A: J'envisage vraiment mes disques comme un tout. Par exemple, je suis assez nerveux parce que j'ai l'impression que le titre que j'ai fait avec Les McCann 'Run' ne s'insère pas bien dans le disque. Je trouve qu'il sonne daté et qu'on dirait un truc jazzy-groovy de 1998… Même si certaines personnes trouvent que ça sonne totalement neuf. J'en apprends un peu plus chaque jour sur la façon d'assembler un disque. Je pense que c'est ce qui manque à plein de gens dans le hip-hop. Tu n'as pas envie d'avoir 18 titres qui sonnent exactement pareil sur ton album et en même temps tu n'as pas envie d'avoir 10 chansons qui n'ont rien à voir entre elles… Il y a un juste milieu, 12 titres, 45 ou 50 minutes, un disque solide avec un son bien à lui. Le truc qui m'avait énervé en lisant une chronique de "Free Kamal", c'est que le mec disait que l'album n'avait pas de cohérence sonore. Alors que je trouve qu'il y en a vraiment une. Tous les beats ne sonnent pas exactement pareil mais le disque a une même vibe, un message, une énergie qui le parcourent. Je trouvais vraiment que le rythme de cet album était bon. On avait vraiment pris le temps de réfléchir à ces 12 chansons, de leur trouver leur place dans l'album… Au fur et à mesure que j'avance, j'en apprends plus sur cet aspect des choses, surtout avec mon album "It's Free But It's Not Cheap". Ca va même au-delà, quand tu parles de vision globale du projet, je pense désormais au fait que je dois trouver un groupe qui me convient pour ma tournée, je réfléchis à la tournure que mon set doit prendre. Il faut bien comprendre que chaque disque est une étape bien particulière dans ta carrière.

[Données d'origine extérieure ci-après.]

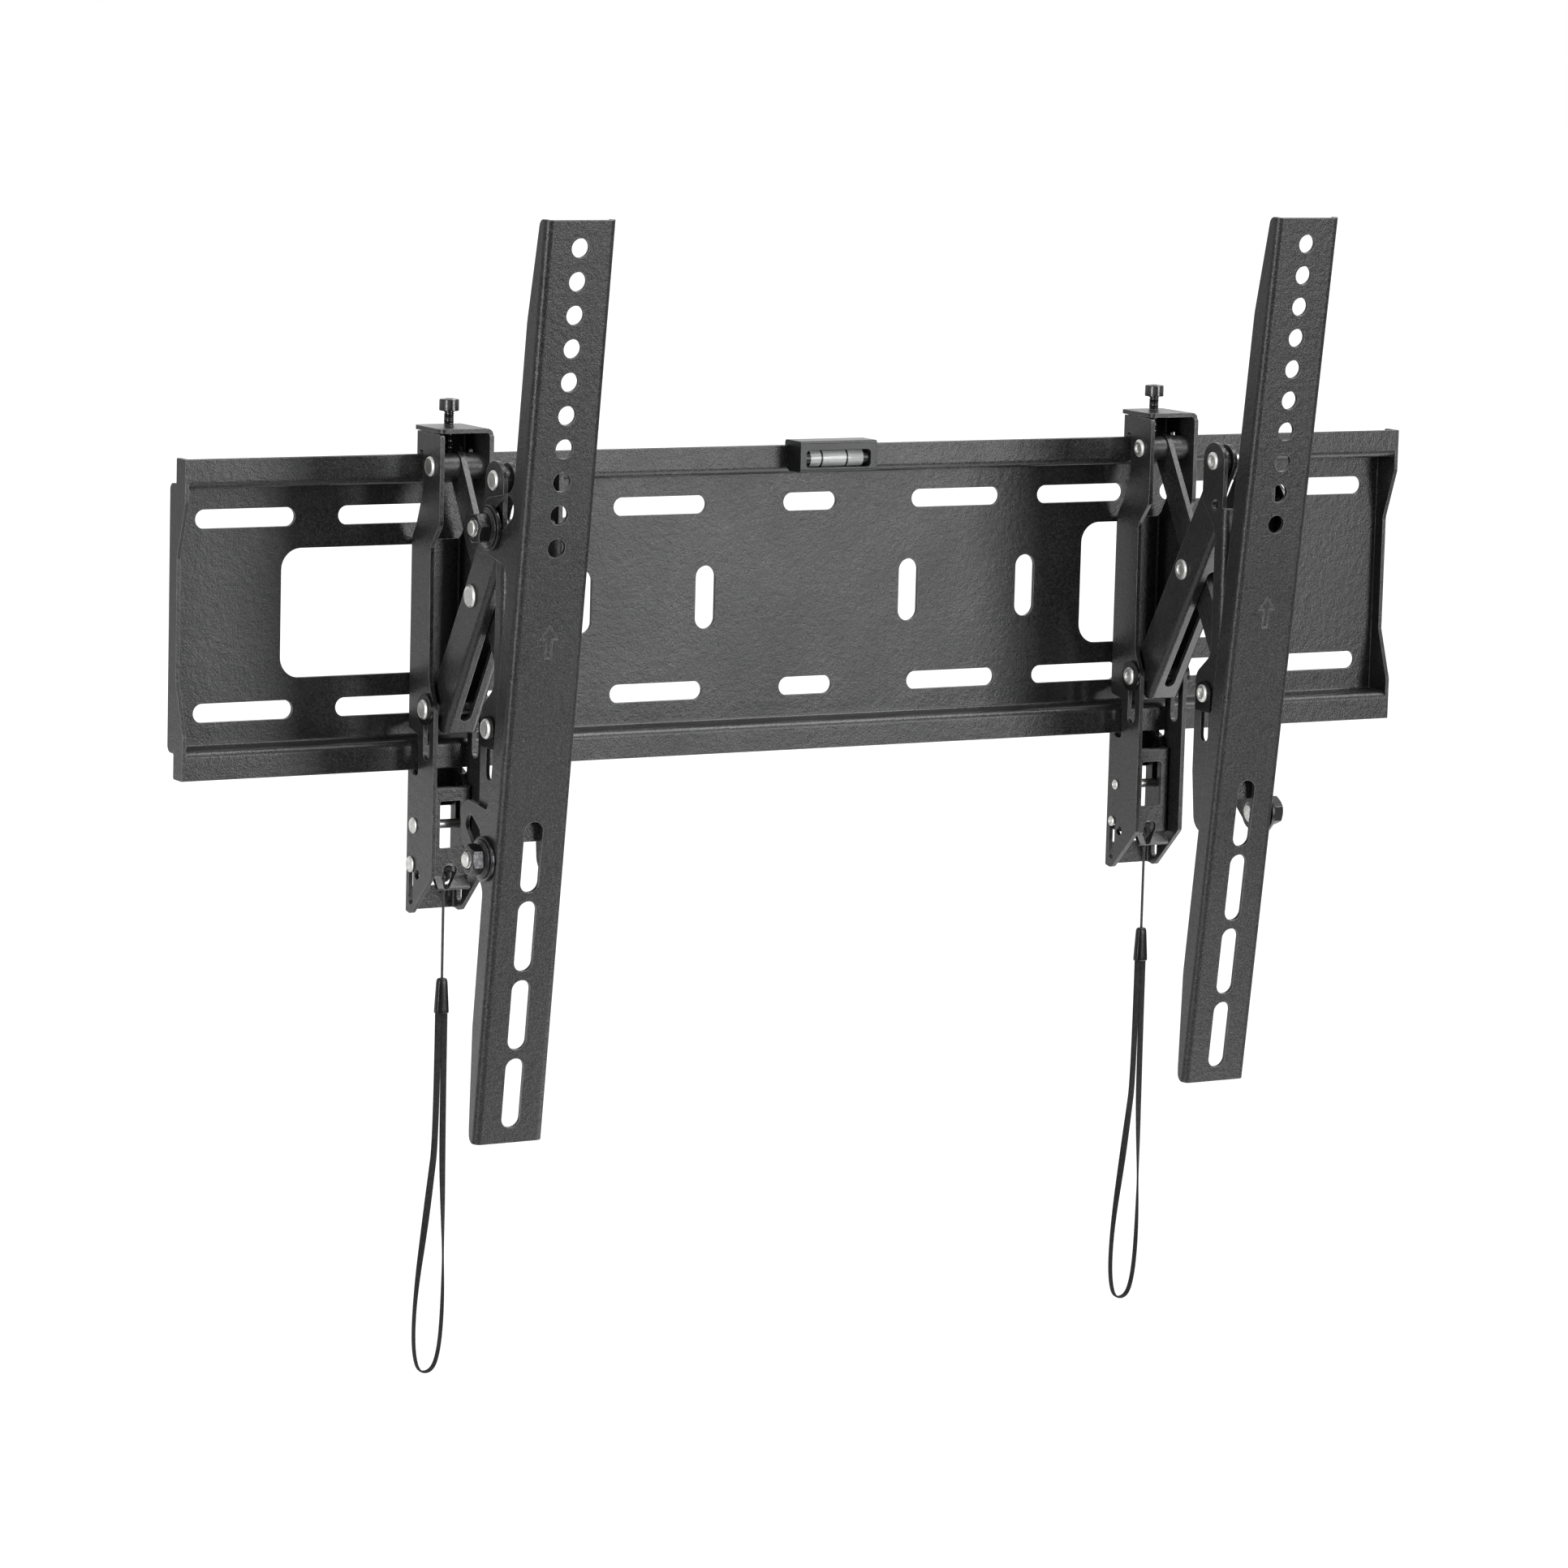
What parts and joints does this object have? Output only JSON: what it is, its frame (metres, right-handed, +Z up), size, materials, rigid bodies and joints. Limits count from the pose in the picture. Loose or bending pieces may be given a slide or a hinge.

HHC: Comment es-tu entré en contact avec les gens de Mush au départ?
A: Par le biais de Kamal. Dose One était en quelque sorte A&R pour Mush. Et quand Robert de Mush habitait encore à Cincinatti et Chicago, il traînait avec Dose et Boom-Bip. Robert sortait de la house sur un label appelé "3 to 5" et il voulait sorti du hip-hop downtempo, du genre de Neutrino ou Boom-Bip. C'est pour ça qu'il a monté Mush. Au fil du temps, il a commencé à envisager Mush comme un label de hip-hop avant-gardiste et ils ont commencé à scruter les 4 coins des USA pour voir avec qui ils avaient envie de bosser. Le nom de Kamal leur est venu à l'esprit quand ils s'attardaient sur les artistes californiens, parce qu'ils avaient "Fo'Tractor" et pas mal de trucs des Shapeshifters. Ils trouvaient qu'il sortait vraiment du lot dans les Shapes. Et donc, un jour, Kamal est venu chez moi avec sa copine et il m'a dit: "hey, un label m'a appelé aujourd'hui pour me dire qu'ils voulaient me signer. Ils vont nous donner 200 $ pour faire un titre et 2000$ pour tout un album". J'étais là à dire: "Putain, on a réussi!" (rires) J'étais à 2 doigts d'aller m'acheter un manoir à Beverly Hills! Enfin, on a enregistré "Pyramidi", sans avoir aucune idée de quand il allait sortir. On l'a envoyé à Robert à la fin de 1999 et on a commencé à se dire: "Est-ce qu'on vient pas de se faire baiser?", parce que l'album n'est sorti qu'en juin 2001. Robert vivait à Chicago et on n'avait aucun moyen de mettre la main dessus, on pouvait tout juste le contacter par courrier. Alors, on lui envoyait plein de lettres où on lui disait: "Putain! Quand est-ce que notre disque va sortir?!" (rires) Mais quand l'album est enfin sorti, on était au septième ciel. Quand on a tourné la vidéo de "Pyramidi", Robert est venu avec les mecs de cLOUDDEAD et en fait le courant est tout de suite super bien passé entre nous deux. Il a déménagé à L.A. par la suite, on est devenu potes et il s'est vraiment intéressé à ma musique. Donc, maintenant, je fais un peu de boulot pour Mush et il veut sortir mon album, donc tout est cool. Kamal m'a vraiment bien aidé avec cette connexion.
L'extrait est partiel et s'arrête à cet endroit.